Of course, following the shepherd would be much easier if we could see him. Maybe if we could touch his robe, or watch his footsteps, we would be better at keeping him always before us. But Christ doesn’t give us that option. His sheep listen to his voice; they don’t feel his staff or stare at his feet. Jesus leads us by our ears, forcing us to know his voice, trust in his goodness, and attune our hearing to his grace.

Christ demands that, to follow his voice, his sheep must not simply hear his voice, but know his voice. Only by recognizing the shepherd’s call can they dismiss distracting noises and heed his whistles. In this context, John uses the Greek word ginosko for “know,” which, according to New Testament professor Merrill Tenney, implies more than the cognizance of facts, but a relationship of trust and intimacy. To listen to our shepherd’s voice, we must therefore follow the example of Christ in close relationship with him. God speaks through personal closeness, in whispered winds and not roaring hurricanes (1 Kings 19:12). The Scottish collies listened to their shepherd because they knew him; they depended on him from birth for food, shelter, love, work, purpose. They trusted his goodness and relied on their relationship to him for instruction. They didn’t have to see or touch him to know his voice.

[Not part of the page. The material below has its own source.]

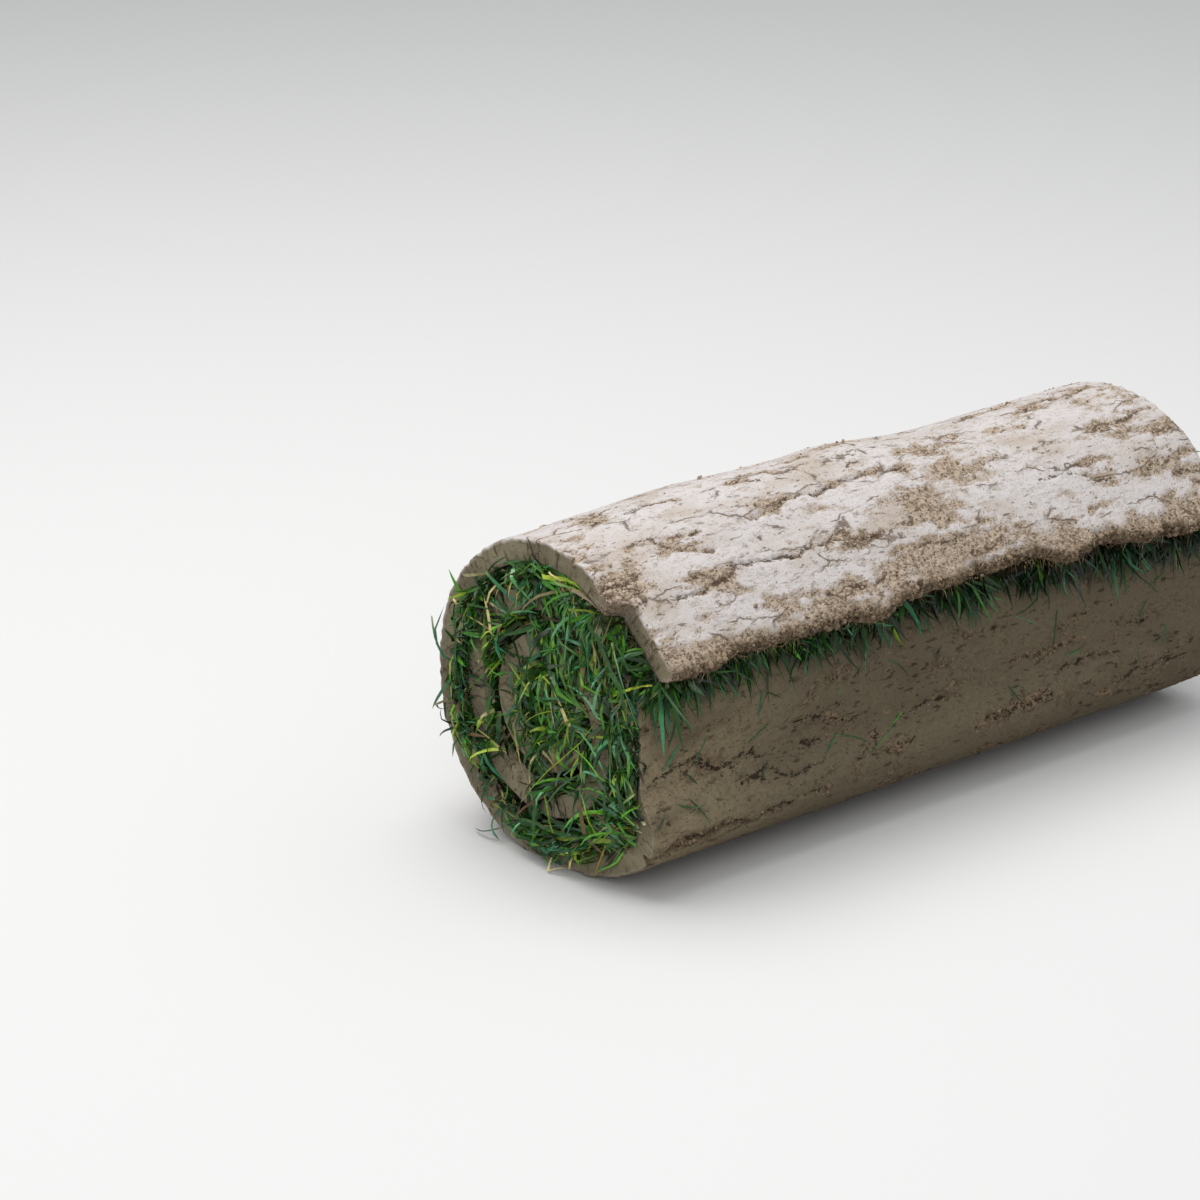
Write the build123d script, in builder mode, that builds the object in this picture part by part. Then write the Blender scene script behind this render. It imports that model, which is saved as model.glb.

As sheep in Christ’s pasture, can we do the same? Through studying Christ’s Word, praying without reservation, and following Jesus’ selfless love in our relationships, we can know Him. We can know His voice, put Him before all things, and follow Him to heavenly pasture. The good shepherd has already laid down his life that his sheep might have life, and have it abundantly. In return, can we not sharpen our ears, draw close to Him, and live by following our savior’s voice?

Lauren Spohn ’20 is a Freshman living in Holworthy.